## BEGIN SUPPLIED DATA

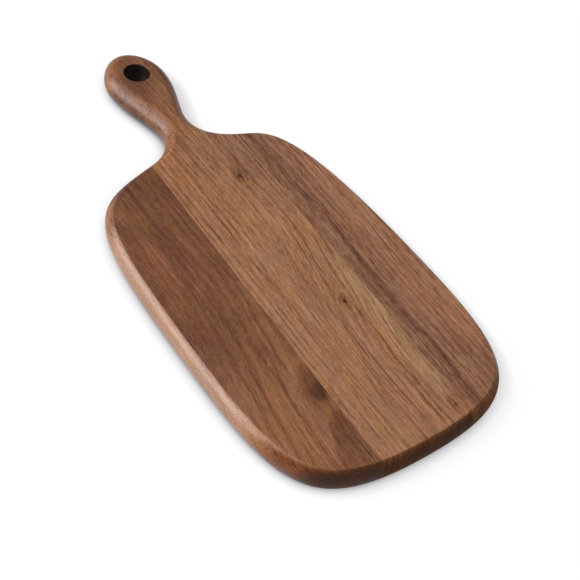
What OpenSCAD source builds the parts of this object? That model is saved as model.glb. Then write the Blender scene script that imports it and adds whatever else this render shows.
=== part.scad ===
// Paddle board for serving: three walnut staves glued edge to edge, with a
// handle that is cut from the middle one and drilled for hanging.
// Millimetres. The origin lies under the middle of the board, +Y points to
// the tip of the handle and +Z points up from the table.

/* [Panel] */
// Thickness of the glued panel
board_thickness = 19; // [15:0.5:24]
// Length from the near end to the tip of the handle
overall_length = 387; // [370:1:410]
// Width of the middle stave
centre_stave_width = 71; // [64:0.5:80]
// Distance of the left seam from the middle of the board
left_seam_offset = 30; // [26:0.5:36]
// Angle of the seams to the length of the board, in degrees
seam_lean = 1.35; // [0:0.05:3]
// Thickness of the cured glue in a seam
glue_thickness = 0.1; // [0.05:0.05:0.3]

/* [Body outline] */
// Widest width of the body
body_width = 183; // [165:1:200]
// Distance of the widest place from the near end
widest_from_near_end = 102; // [85:1:120]
// Distance of the shoulder points from the near end
shoulder_from_near_end = 277; // [265:1:285]
// Distance of the right shoulder point from the middle of the board
right_shoulder_out = 47; // [42:0.5:52]
// Slope of the outline at the right shoulder point, in degrees
right_shoulder_slope = 21.5; // [15:0.5:28]
// Distance of the left shoulder point from the middle of the board
left_shoulder_out = 26; // [20:0.5:32]
// Slope of the outline at the left shoulder point, in degrees
left_shoulder_slope = 17; // [10:0.5:24]

/* [Handle outline] */
// Distance of the handle's centre line to the right of the middle
handle_offset = 12; // [4:0.5:18]
// Widest width of the handle
handle_width = 46; // [42:0.5:54]
// Distance of the handle's widest place from the tip
handle_widest_from_tip = 28.5; // [25:0.5:34]
// Width between the two neck points
neck_width = 26; // [24:0.5:30]
// Distance of the right neck point from the tip
right_neck_from_tip = 70; // [66:0.5:74]
// Lean of the outline at the right neck point, in degrees
right_neck_lean = 18; // [8:0.5:26]
// Distance of the left neck point from the tip
left_neck_from_tip = 81; // [76:0.5:86]

/* [Edge profile] */
// How far the middle of the body's edge stands out past its two arrises
body_edge_bulge = 5; // [3:0.25:7]
// Distance from the tip at which the body's edge starts to turn full round
rounding_starts_from_tip = 114; // [105:1:125]
// Distance from the tip at which the edge is full round
rounding_full_from_tip = 80; // [70:1:90]
// Flat kept along the neck between its two rounded edges
neck_flat = 5; // [3:0.5:8]

/* [Hanging hole] */
// Diameter of the drilled hole
hole_diameter = 19; // [14:0.5:22]
// Distance of the hole's centre from the tip
hole_from_tip = 27; // [24:0.5:32]

/* [Hidden] */
// Steps round each of the ten curves of the outline, tip and near end alike
curve_steps = [14, 16, 10, 10, 12, 12, 10, 10, 16, 14];
// Steps from the lower face to the upper face round the edge
edge_steps = 10;
// How far a cutting body runs past what it cuts
overrun = 1;

half_thickness = board_thickness / 2;
near_end_y = -overall_length / 2;
tip_y = overall_length / 2;
left_seam = -left_seam_offset;
right_seam = left_seam + centre_stave_width;

// Where the outline's curves meet, counter-clockwise from the near end: the
// place and the heading, in degrees from +X.
outline_joints = [
    [0, near_end_y, 0],
    [body_width / 2, near_end_y + widest_from_near_end, 90],
    [right_shoulder_out, near_end_y + shoulder_from_near_end, 180 - right_shoulder_slope],
    [handle_offset + neck_width / 2, tip_y - right_neck_from_tip, 90 - right_neck_lean],
    [handle_offset + handle_width / 2, tip_y - handle_widest_from_tip, 90],
    [handle_offset, tip_y, 180],
    [handle_offset - handle_width / 2, tip_y - handle_widest_from_tip, 270],
    [handle_offset - neck_width / 2, tip_y - left_neck_from_tip, 270],
    [-left_shoulder_out, near_end_y + shoulder_from_near_end, 180 + left_shoulder_slope],
    [-body_width / 2, near_end_y + widest_from_near_end, 270]
];

// How far each curve keeps the heading of its first and of its last joint, as
// shares of the distance between the two joints.
reach_shares = [
    [0.55, 0.61],
    [0.92, 0.13],
    [0.55, 0.38],
    [0.51, 0.37],
    [0.40, 0.35],
    [0.35, 0.37],
    [0.36, 0.21],
    [0.35, 0.43],
    [0.32, 0.85],
    [0.61, 0.55]
];

function place(joint) = [joint[0], joint[1]];
function along(heading) = [cos(heading), sin(heading)];

// The four control points of one curve of the outline.
function curve_controls(index) =
    let (
        first = outline_joints[index],
        last = outline_joints[(index + 1) % len(outline_joints)],
        chord = norm(place(last) - place(first)),
        leave = chord * reach_shares[index][0],
        arrive = chord * reach_shares[index][1]
    )
    [
        place(first),
        place(first) + leave * along(first[2]),
        place(last) - arrive * along(last[2]),
        place(last)
    ];

// Place on a cubic curve at a share of the way along it.
function curve_place(c, share) =
    pow(1 - share, 3) * c[0]
    + 3 * share * pow(1 - share, 2) * c[1]
    + 3 * pow(share, 2) * (1 - share) * c[2]
    + pow(share, 3) * c[3];

// Direction of a cubic curve at a share of the way along it.
function curve_direction(c, share) =
    let (
        slope = pow(1 - share, 2) * (c[1] - c[0])
            + 2 * share * (1 - share) * (c[2] - c[1])
            + pow(share, 2) * (c[3] - c[2])
    )
    slope / norm(slope);

// The outline's stations, each a place and the direction out of the wood.
stations = [
    for (index = [0 : len(outline_joints) - 1])
        let (controls = curve_controls(index))
        for (step = [0 : curve_steps[index] - 1])
            let (
                share = step / curve_steps[index],
                direction = curve_direction(controls, share)
            )
            [curve_place(controls, share), [direction[1], -direction[0]]]
];
station_count = len(stations);
tip_station = station_count / 2;

// How far the edge bulges at a place: little round the body, full round on
// the handle, and a smooth change between.
handle_edge_bulge = min(half_thickness, (neck_width - neck_flat) / 2);
function edge_bulge(y) =
    let (
        run = rounding_starts_from_tip - rounding_full_from_tip,
        way = (y - tip_y + rounding_starts_from_tip) / run,
        share = min(1, max(0, way)),
        smooth_share = pow(share, 2) * (3 - 2 * share)
    )
    body_edge_bulge + (handle_edge_bulge - body_edge_bulge) * smooth_share;

// One point of the edge: an arc from the lower face to the upper face.
function edge_point(station, step) =
    let (
        bulge = edge_bulge(station[0][1]),
        radius = (pow(half_thickness, 2) + pow(bulge, 2)) / (2 * bulge),
        half_sweep = asin(min(1, half_thickness / radius)),
        turn = half_sweep * (2 * step / edge_steps - 1),
        inset = radius * (1 - cos(turn)),
        rim = station[0] - inset * station[1],
        height = step == 0 ? 0
            : step == edge_steps ? board_thickness
            : half_thickness + radius * sin(turn)
    )
    [rim[0], rim[1], height];

function ring_index(step, station) = step * station_count + station % station_count;

// Two triangles of the edge between neighbouring stations and steps.
function edge_faces(step, station) =
    let (
        low = ring_index(step, station),
        low_next = ring_index(step, station + 1),
        high = ring_index(step + 1, station),
        high_next = ring_index(step + 1, station + 1)
    )
    [[low, high, high_next], [low, high_next, low_next]];

// Rungs across a face, from the near end up to the tip.
function face_rungs(step) = [
    [ring_index(step, 0), ring_index(step, station_count - 1), ring_index(step, 1)],
    for (rung = [1 : tip_station - 2]) [
        ring_index(step, rung),
        ring_index(step, station_count - rung),
        ring_index(step, station_count - rung - 1),
        ring_index(step, rung + 1)
    ],
    [ring_index(step, tip_station - 1), ring_index(step, tip_station + 1), ring_index(step, tip_station)]
];

function reversed(face) = [for (index = [len(face) - 1 : -1 : 0]) face[index]];

// The whole paddle, shaped all round its edge, before the seams divide it.
module paddle() {
    points = [
        for (step = [0 : edge_steps])
            for (station = stations)
                edge_point(station, step)
    ];
    sides = [
        for (step = [0 : edge_steps - 1])
            for (station = [0 : station_count - 1])
                each edge_faces(step, station)
    ];
    underside = [for (rung = face_rungs(0)) reversed(rung)];
    polyhedron(points = points, faces = concat(sides, underside, face_rungs(edge_steps)));
}

// The part of the paddle between two lines that run along the seams.
module paddle_between(left, right) {
    intersection() {
        paddle();
        rotate([0, 0, -seam_lean])
            translate([left, -overall_length, -overrun])
                cube([right - left, 2 * overall_length, board_thickness + 2 * overrun]);
    }
}

module left_stave() {
    color("#6b4632")
        paddle_between(-body_width, left_seam - glue_thickness / 2);
}

module centre_stave() {
    color("#8a6044")
        difference() {
            paddle_between(left_seam + glue_thickness / 2, right_seam - glue_thickness / 2);
            translate([handle_offset, tip_y - hole_from_tip, -overrun])
                cylinder(d = hole_diameter, h = board_thickness + 2 * overrun, $fn = 96);
        }
}

module right_stave() {
    color("#775240")
        paddle_between(right_seam + glue_thickness / 2, body_width);
}

module glue_line_left() {
    color("#3d2718")
        paddle_between(left_seam - glue_thickness / 2, left_seam + glue_thickness / 2);
}

module glue_line_right() {
    color("#3d2718")
        paddle_between(right_seam - glue_thickness / 2, right_seam + glue_thickness / 2);
}

left_stave();
centre_stave();
right_stave();
glue_line_left();
glue_line_right();
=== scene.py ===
import math

import bmesh
import bpy
from mathutils import Matrix, Vector


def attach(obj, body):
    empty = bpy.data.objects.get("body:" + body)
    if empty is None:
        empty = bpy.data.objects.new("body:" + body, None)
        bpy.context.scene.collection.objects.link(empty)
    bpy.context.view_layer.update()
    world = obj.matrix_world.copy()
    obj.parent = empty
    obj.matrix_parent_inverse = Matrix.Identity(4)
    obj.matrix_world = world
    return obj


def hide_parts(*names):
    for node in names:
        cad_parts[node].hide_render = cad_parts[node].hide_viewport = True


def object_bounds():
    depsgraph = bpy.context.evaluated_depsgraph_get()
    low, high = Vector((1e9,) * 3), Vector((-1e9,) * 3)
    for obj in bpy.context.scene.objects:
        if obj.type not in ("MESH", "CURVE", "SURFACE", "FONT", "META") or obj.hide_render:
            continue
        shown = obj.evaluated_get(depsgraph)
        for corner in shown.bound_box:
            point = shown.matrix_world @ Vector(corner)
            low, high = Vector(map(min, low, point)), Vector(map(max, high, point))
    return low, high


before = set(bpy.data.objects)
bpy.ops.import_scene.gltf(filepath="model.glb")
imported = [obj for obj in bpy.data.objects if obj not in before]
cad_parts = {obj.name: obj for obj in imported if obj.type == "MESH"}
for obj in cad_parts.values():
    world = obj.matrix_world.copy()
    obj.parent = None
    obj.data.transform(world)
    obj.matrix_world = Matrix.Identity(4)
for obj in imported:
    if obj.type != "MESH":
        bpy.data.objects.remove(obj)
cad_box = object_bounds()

# A paddle board for serving: three walnut staves glued edge to edge. Lengths
# are written in millimetres, in the frame of the CAD model, and turned into
# metres where the meshes, the lamps and the camera are made.

MM = 0.001

# Driving sizes, as in the part's source

cad_low, cad_high = cad_box
BOARD_THICKNESS = (cad_high.z - cad_low.z) / MM
OVERALL_LENGTH = (cad_high.y - cad_low.y) / MM
BODY_WIDTH = (cad_high.x - cad_low.x) / MM
CENTRE_STAVE_WIDTH = 71
LEFT_SEAM_OFFSET = 30
SEAM_LEAN = math.radians(1.35)
GLUE_THICKNESS = 0.1

WIDEST_FROM_NEAR_END = 102
SHOULDER_FROM_NEAR_END = 277
RIGHT_SHOULDER_OUT = 47
RIGHT_SHOULDER_SLOPE = 21.5
LEFT_SHOULDER_OUT = 26
LEFT_SHOULDER_SLOPE = 17

HANDLE_OFFSET = 12
HANDLE_WIDTH = 46
HANDLE_WIDEST_FROM_TIP = 28.5
NECK_WIDTH = 26
RIGHT_NECK_FROM_TIP = 70
RIGHT_NECK_LEAN = 18
LEFT_NECK_FROM_TIP = 81

BODY_EDGE_BULGE = 5
ROUNDING_STARTS_FROM_TIP = 114
ROUNDING_FULL_FROM_TIP = 80
NECK_FLAT = 5

HOLE_DIAMETER = 19
HOLE_FROM_TIP = 27

# Finish that is too fine for the CAD model

ARRIS_RADIUS = 1.2
NECK_ARRIS_RADIUS = 5
EASING_STARTS_FROM_TIP = 122
EASING_FULL_FROM_TIP = 92
HOLE_RIM_RADIUS = 0.5
STEPS_PER_CURVE = 48
ARC_STEPS = 28
EASE_STEPS = 5
HOLE_STEPS = 128
RIM_STEPS = 6
LEAST_EDGE = 0.01
SHARP_ANGLE = math.radians(40)

HALF_THICKNESS = BOARD_THICKNESS / 2
NEAR_END_Y = -OVERALL_LENGTH / 2
TIP_Y = OVERALL_LENGTH / 2
HANDLE_EDGE_BULGE = min(HALF_THICKNESS, (NECK_WIDTH - NECK_FLAT) / 2)
SEAMS = (-LEFT_SEAM_OFFSET, CENTRE_STAVE_WIDTH - LEFT_SEAM_OFFSET)

# Where the outline's curves meet, counter-clockwise from the near end: place
# and heading, in degrees from +X
OUTLINE_JOINTS = (
    (0, NEAR_END_Y, 0),
    (BODY_WIDTH / 2, NEAR_END_Y + WIDEST_FROM_NEAR_END, 90),
    (RIGHT_SHOULDER_OUT, NEAR_END_Y + SHOULDER_FROM_NEAR_END, 180 - RIGHT_SHOULDER_SLOPE),
    (HANDLE_OFFSET + NECK_WIDTH / 2, TIP_Y - RIGHT_NECK_FROM_TIP, 90 - RIGHT_NECK_LEAN),
    (HANDLE_OFFSET + HANDLE_WIDTH / 2, TIP_Y - HANDLE_WIDEST_FROM_TIP, 90),
    (HANDLE_OFFSET, TIP_Y, 180),
    (HANDLE_OFFSET - HANDLE_WIDTH / 2, TIP_Y - HANDLE_WIDEST_FROM_TIP, 270),
    (HANDLE_OFFSET - NECK_WIDTH / 2, TIP_Y - LEFT_NECK_FROM_TIP, 270),
    (-LEFT_SHOULDER_OUT, NEAR_END_Y + SHOULDER_FROM_NEAR_END, 180 + LEFT_SHOULDER_SLOPE),
    (-BODY_WIDTH / 2, NEAR_END_Y + WIDEST_FROM_NEAR_END, 270),
)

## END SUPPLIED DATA

→ AIM
Everything from the line containing "translate([handle_offset, tip_y - hole_from_tip, -overrun])" down to the line containing "for corner in" should be retyped exactly, both lines included, and nothing more.

→ OUTPUT BELOW
            translate([handle_offset, tip_y - hole_from_tip, -overrun])
                cylinder(d = hole_diameter, h = board_thickness + 2 * overrun, $fn = 96);
        }
}

module right_stave() {
    color("#775240")
        paddle_between(right_seam + glue_thickness / 2, body_width);
}

module glue_line_left() {
    color("#3d2718")
        paddle_between(left_seam - glue_thickness / 2, left_seam + glue_thickness / 2);
}

module glue_line_right() {
    color("#3d2718")
        paddle_between(right_seam - glue_thickness / 2, right_seam + glue_thickness / 2);
}

left_stave();
centre_stave();
right_stave();
glue_line_left();
glue_line_right();
=== scene.py ===
import math

import bmesh
import bpy
from mathutils import Matrix, Vector


def attach(obj, body):
    empty = bpy.data.objects.get("body:" + body)
    if empty is None:
        empty = bpy.data.objects.new("body:" + body, None)
        bpy.context.scene.collection.objects.link(empty)
    bpy.context.view_layer.update()
    world = obj.matrix_world.copy()
    obj.parent = empty
    obj.matrix_parent_inverse = Matrix.Identity(4)
    obj.matrix_world = world
    return obj


def hide_parts(*names):
    for node in names:
        cad_parts[node].hide_render = cad_parts[node].hide_viewport = True


def object_bounds():
    depsgraph = bpy.context.evaluated_depsgraph_get()
    low, high = Vector((1e9,) * 3), Vector((-1e9,) * 3)
    for obj in bpy.context.scene.objects:
        if obj.type not in ("MESH", "CURVE", "SURFACE", "FONT", "META") or obj.hide_render:
            continue
        shown = obj.evaluated_get(depsgraph)
        for corner in shown.bound_box:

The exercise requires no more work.